Il 2010 ha visto una ripresa del private equity in Italia, ma di entità modesta e non certo sufficiente per affermare che la crisi è alle spalle. Lo indica lo studio annuale del Laboratorio Private Equity & Lbo della Sda Bocconi, presentato ieri nel corso del convegno “Il ruolo dei limited partners italiani nel private equity”.
In tutto le operazioni sono state 77 (e 11 gli add -on), con un ultimo trimestre particolarmente positivo, secondo un trend che si conferma nella prima parte di questo 2011, che ha visto 40 acquisizioni, in alcuni casi di grande dimensione.
Nel dettaglio, le operazioni di leveraged buy-out sono quasi raddoppiate numericamente, +87%, ma il valore totale, intorno ai tre miliardi di euro, è sostanzialmente in linea con il dato 2009. Viceversa, le operazioni senza utilizzo di leva sono state meno numerose, -8%, ma il valore è praticamente triplicato, 1,5 miliardi nel 2010 in termini di equity value. Si registra un +30% nelle operazioni di expansion, sono stabili i replacement e gli investimenti dei fondi di turnaround.

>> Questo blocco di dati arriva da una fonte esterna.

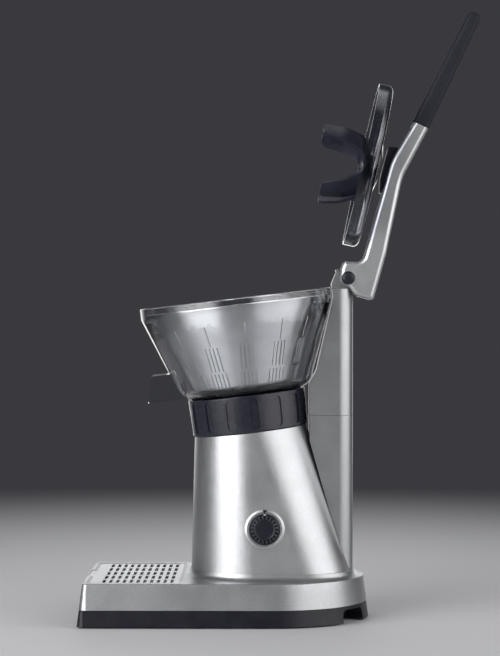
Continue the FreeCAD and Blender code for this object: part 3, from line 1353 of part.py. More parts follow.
def on_lid_axis(item, spin=0, pivot=0, hang=0):
    """
    Where the lid stands with the arm up, found from where it sits when the arm is closed. The item
    is spun about the lid's axis and hangs down by an angle from a pivot on it.
    """
    seat_x = D.press_x - D.lid_seat_z * sine(D.press_tilt) - D.hinge_x
    seat_z = D.press_z + D.lid_seat_z * cosine(D.press_tilt) - D.hinge_z
    swing = D.closing_angle
    x = D.hinge_x + seat_x * cosine(swing) + seat_z * sine(swing)
    z = D.hinge_z + seat_z * cosine(swing) - seat_x * sine(swing)
    tilt = lid_tilt()
    x = x - pivot * (sine(tilt) - sine(tilt + hang))
    z = z + pivot * (cosine(tilt) - cosine(tilt + hang))
    place(item, x, 0, z, (LEAN, tilt + hang), (UP, spin))
    return item


def press_lid():
    body = new_body("press_lid")
    depth = D.lid_depth
    wall = D.lid_wall
    radius = D.lid_radius
    dome = D.lid_dome_height
    dome_radius = D.lid_dome_radius
    draw(sketch := new_sketch(body, "XZ"), [
        (radius - wall, 0), (radius, 0), (radius, -depth, D.lid_edge_radius),
        (dome_radius, -depth, 20), (D.cup_hub_radius, -depth - dome, 8), (D.bolt_radius + 0.1, -depth - dome),
        (D.bolt_radius + 0.1, wall - depth - dome), (D.cup_hub_radius, wall - depth - dome, 6),
        (dome_radius, wall - depth, 20), (radius - wall, wall - depth, D.lid_edge_radius - 2)])
    revolve(body, sketch)
    on_lid_axis(body)


def press_cup():
    """A hub that swings on its bolt, with four petals that narrow towards their tips."""
    shell = new_body("cup_shell", keep=False)
    wall = D.cup_wall
    reach = D.cup_reach
    tip = D.cup_tip_radius
    waist = D.cup_waist_radius
    hub = D.cup_hub_radius
    low = D.cup_seat_z - 1
    draw(sketch := new_sketch(shell, "XZ"), [
        (D.cup_bore_low, low), (hub, low + 1.6), (hub, -9, 3), (waist, -3, 14), (tip - 4, 19, 30),
        (tip, reach), (tip - wall, reach), (tip - wall - 4, 20, 28), (waist - 3, 1, 12),
        (hub - 2.5, -5), (D.cup_bore_high, -4.2)])
    revolve(shell, sketch)
    arms = new_body("cup_arms", keep=False)
    root = D.petal_root_half
    half = D.petal_half_width
    end = D.petal_tip_half
    rounding = D.petal_corner_radius
    for role in ("XZ", "YZ"):
        strip = draw(new_sketch(arms, role), [
            (-root, low - 1), (root, low - 1), (root, -8), (half, 4, 12), (end, reach, rounding),
            (-end, reach, rounding), (-half, 4, 12), (-root, -8)])
        pad(arms, strip, D.cup_tip_radius * 2 + 4, both=True)
    cup = combine("Common", "press_cup", shell, arms)
    on_lid_axis(cup, D.cup_phase, D.cup_seat_z, D.cup_hang)


def cup_bolt():
    body = new_body("cup_bolt")
    low = -D.lid_depth - D.lid_dome_height - 0.1
    head = D.bolt_head_z
    ring_of(body, head, [(0, 0)], D.bolt_radius, length=head - low, down=True)
    ring_of(body, head, [(0, 0)], D.bolt_radius * 3, length=2.0)
    on_lid_axis(body)


# Speed dial


def on_dial_axis(item):
    place(item, D.dial_x, D.dial_surface_y, D.dial_z, ((1, 0, 0), 90 - D.dial_lean))
    return item


def dial_bezel():
    body = new_body("dial_bezel")
    lip = D.bezel_lip
    floor = -D.bezel_depth
    hole = D.bezel_hole_radius - 0.3
    wall = 1.2
    draw(sketch := new_sketch(body, "XZ"), [
        (D.spindle_radius + 0.4, floor), (D.bezel_floor_radius, floor), (D.bezel_radius - 1.6, lip),
        (D.bezel_radius, lip - 0.5), (D.bezel_radius, 0.1), (hole, 0.1), (D.bezel_floor_radius + wall, floor - wall),
        (D.spindle_radius + 0.4, floor - wall)])
    revolve(body, sketch)
    on_dial_axis(body)


def dial_knob():
    body = new_body("dial_knob")
    floor = -D.bezel_depth + 0.4
    top = D.knob_height
    radius = D.knob_radius
    face = D.knob_face_radius
    draw(sketch := new_sketch(body, "XZ"), [
        (0, floor), (radius, floor), (radius - 0.8, top - 1.5), (face + 1.2, top, 1), (face, top - 0.6),
        (0, top - 0.6)])
    revolve(body, sketch)
    flutes = new_sketch(body, "XY", top + 1)
    circle(flutes, radius + 0.1, 0, D.knob_flute_radius)
    polar(body, [cut(body, flutes, top - floor + 2)], D.knob_flutes)
    on_dial_axis(body)


def dial_spindle():
    body = new_body("dial_spindle")
    ring_of(body, -D.bezel_depth + 0.3, [(0, 0)], D.spindle_radius, length=D.sensor_depth + 1.5, down=True)
    on_dial_axis(body)


def speed_sensor():
    body = new_body("speed_sensor")
    top = -D.bezel_depth - 1.4
    ring_of(body, top, [(0, 0)], D.sensor_radius, D.spindle_radius + 0.05, D.sensor_depth, down=True)
    ring_of(body, top - D.sensor_depth, [(0, 0)], D.sensor_radius, length=1.0, down=True)
    on_dial_axis(body)


# Drip tray and grille


def grille_edges():
    """The grille's front and rear edges and its half width."""
    inset = D.tray_gap * 2 + D.tray_wall
    return D.tray_front_x + inset, D.tray_rear_x - inset, D.tray_half_y - inset


def tab_room(body, z):
    """The recess for the grille's finger tab in the front rims of the tray and of the base."""
    front = grille_edges()[0]
    half = D.tab_half_y + D.tray_gap
    return rectangle(new_sketch(body, "XY", z), front - D.tab_reach - D.tray_gap, front + 3, -half, half)


def drip_tray():
    body = new_body("drip_tray")
    gap = D.tray_gap
    wall = D.tray_wall
    top = D.base_top_z - 0.2
    front = D.tray_front_x + gap
    rear = D.tray_rear_x - gap
    half = D.tray_half_y - gap
    pad(body, rectangle(new_sketch(body, "XY", top), front, rear, -half, half, D.tray_corner_radius - gap),
        D.tray_depth, down=True)
    ledge = D.ledge_drop
    cut(body, rectangle(new_sketch(body, "XY", top), front + wall, rear - wall, -half + wall, half - wall,
                        D.tray_corner_radius - gap - wall), ledge)
    step = wall + D.ledge_width
    cut(body, rectangle(new_sketch(body, "XY", top), front + step, rear - step, -half + step, half - step,
                        3), D.tray_depth - wall)
    cut(body, tab_room(body, top), D.tab_room)


def drip_grille():
    body = new_body("drip_grille")
    top = D.base_top_z - 0.2 - D.grille_drop
    front, rear, half = grille_edges()
    rounding = D.tray_corner_radius - D.tray_gap * 2 - D.tray_wall
    pad(body, rectangle(new_sketch(body, "XY", top), front, rear, -half, half, rounding), D.grille_sheet,
        down=True)
    tab = D.tab_half_y
    pad(body, draw(new_sketch(body, "XY", top), [
        (front - D.tab_reach, -tab, 2), (front + 2, -tab), (front + 2, tab), (front - D.tab_reach, tab, 2)]),
        D.grille_sheet, down=True)
    slots = new_sketch(body, "XY", top + 0.1)
    middle = (front + rear) / 2
    first = middle - D.slot_pitch_x * (D.slot_columns - 1) / 2
    for i in range(int(SIZES["slot_rows"])):
        y = D.slot_pitch_y * (i - (SIZES["slot_rows"] - 1) / 2)
        rectangle(slots, first - D.slot_width / 2, first + D.slot_width / 2, y - D.slot_length / 2,
                  y + D.slot_length / 2)
    item = body.newObject("PartDesign::LinearPattern", body.Name + "_row")
    item.Originals = [cut(body, slots, D.grille_sheet * 2)]
    axis = next(line for line in body.Origin.OriginFeatures if line.Role == "X_Axis")
    item.Direction = (axis, [""])
    bind(item, "Length", D.slot_pitch_x * (D.slot_columns - 1))
    bind(item, "Occurrences", D.slot_columns)
    body.Tip = item


def check(item):
    if "Invalid" in item.State or "Error" in item.State:
        raise RuntimeError(f"{item.Label} failed: {item.State}")


base_cover()
underbody()
feet()
cable_gland()
control_board()
drive_housing()
drive_deck()
start_switch()
shaft_seal()
twist_collar()
juice_bowl()
strainer()
reamer()
output_gear()
idler_gear()
rotor()
output_shaft()
idler_axle()
gearbox_base()
gearbox_cover()
motor()
small_pieces()
column_lower()
column_cover()
column_post()
post_pin()
hinge_block()
hinge_pin()
hinge_rings()
hinge_caps()
arm_shell()
arm_front_cover()
grip()
grip_tang()
bracket_screws()
lid_bracket()
press_lid()
press_cup()
cup_bolt()
dial_bezel()
dial_knob()
dial_spindle()
speed_sensor()
drip_tray()
drip_grille()
doc.recompute()
for item in doc.Objects:
    check(item)
os.makedirs("parts", exist_ok=True)
for piece in pieces:
    shape = piece.Shape
    if shape.isNull() or not shape.isValid():
        raise RuntimeError(f"{piece.Label} has no valid shape")
    shape.exportStep(f"parts/{piece.Label}.step")
    print(piece.Label, len(shape.Solids), round(shape.Volume))
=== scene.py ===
"""Looks of the electric citrus press: its finishes, small trim, camera and light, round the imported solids."""

import json
import math

import bmesh
import bpy
from mathutils import Matrix, Vector

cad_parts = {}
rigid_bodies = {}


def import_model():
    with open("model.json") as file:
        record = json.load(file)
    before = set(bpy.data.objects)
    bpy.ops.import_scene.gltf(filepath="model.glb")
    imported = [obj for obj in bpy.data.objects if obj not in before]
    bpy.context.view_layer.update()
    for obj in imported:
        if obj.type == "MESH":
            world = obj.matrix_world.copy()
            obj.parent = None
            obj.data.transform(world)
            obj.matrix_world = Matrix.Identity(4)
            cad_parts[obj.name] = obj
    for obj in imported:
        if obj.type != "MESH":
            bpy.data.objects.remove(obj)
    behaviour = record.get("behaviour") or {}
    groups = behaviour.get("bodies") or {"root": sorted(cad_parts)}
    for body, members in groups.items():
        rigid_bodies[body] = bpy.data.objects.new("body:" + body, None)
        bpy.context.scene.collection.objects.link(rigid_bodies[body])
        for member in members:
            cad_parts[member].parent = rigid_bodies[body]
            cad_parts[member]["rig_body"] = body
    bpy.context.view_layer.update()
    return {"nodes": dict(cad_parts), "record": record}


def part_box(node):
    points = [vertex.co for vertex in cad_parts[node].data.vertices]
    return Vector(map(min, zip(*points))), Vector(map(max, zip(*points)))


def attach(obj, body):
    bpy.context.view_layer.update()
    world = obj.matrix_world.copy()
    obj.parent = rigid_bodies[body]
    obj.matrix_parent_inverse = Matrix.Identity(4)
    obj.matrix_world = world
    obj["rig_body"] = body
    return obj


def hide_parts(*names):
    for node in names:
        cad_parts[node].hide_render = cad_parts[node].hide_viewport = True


MM = 0.001

# The column's plan in millimetres: its nose tapers in the solid and is drawn straight here.
COLUMN_HALF_Y = 28.0
COLUMN_WALL = 2.6
NOSE_FRONT_X = 89.5
NOSE_FLANK_X = 111.5
NOSE_HALF_Y = 18.0
# Points further behind the flank than this, or nearer to the middle plane, stay where they are.
NOSE_BEHIND = 4.0
NOSE_MIDDLE = 1.0
# How near a point lies to the nose's outer or inner face to be drawn onto it.
OUTER_REACH = 0.6
INNER_REACH = 0.9

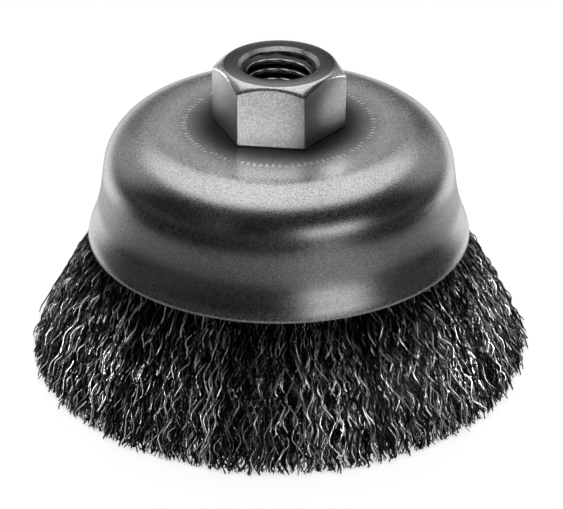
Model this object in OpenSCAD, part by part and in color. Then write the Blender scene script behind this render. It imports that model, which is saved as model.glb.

In termini di numero di operazioni, in Europa è la Francia a registrare l’andamento migliore, con un incremento del 405% sul 2009, mentre per valore vincono il Regno Unito, +350%, e la Germania, +140%.
Secondo un’analisi che il rapporto offre sul ruolo e sul comportamento dei limited partners, gli elementi chiave per investire sono considerati la diversificazione e l’aspetto reddituale.
Il mercato del private equity italiano «si sta modificando molto» spiega Valter Conca, responsabile del Laboratorio Private equity della SDA Bocconi, con l’attenzione rivolta per esempio sul mercato delle piccole e medie imprese: «da una nostra recente ricerca sono 1.151 le Pmi target ideali del private equity. Il mercato potenziale c’è, e si spera che gli operatori sappiano coglierlo e che le imprese siano pronte a rivolgersi ad un mercato in fase di grande cambiamento».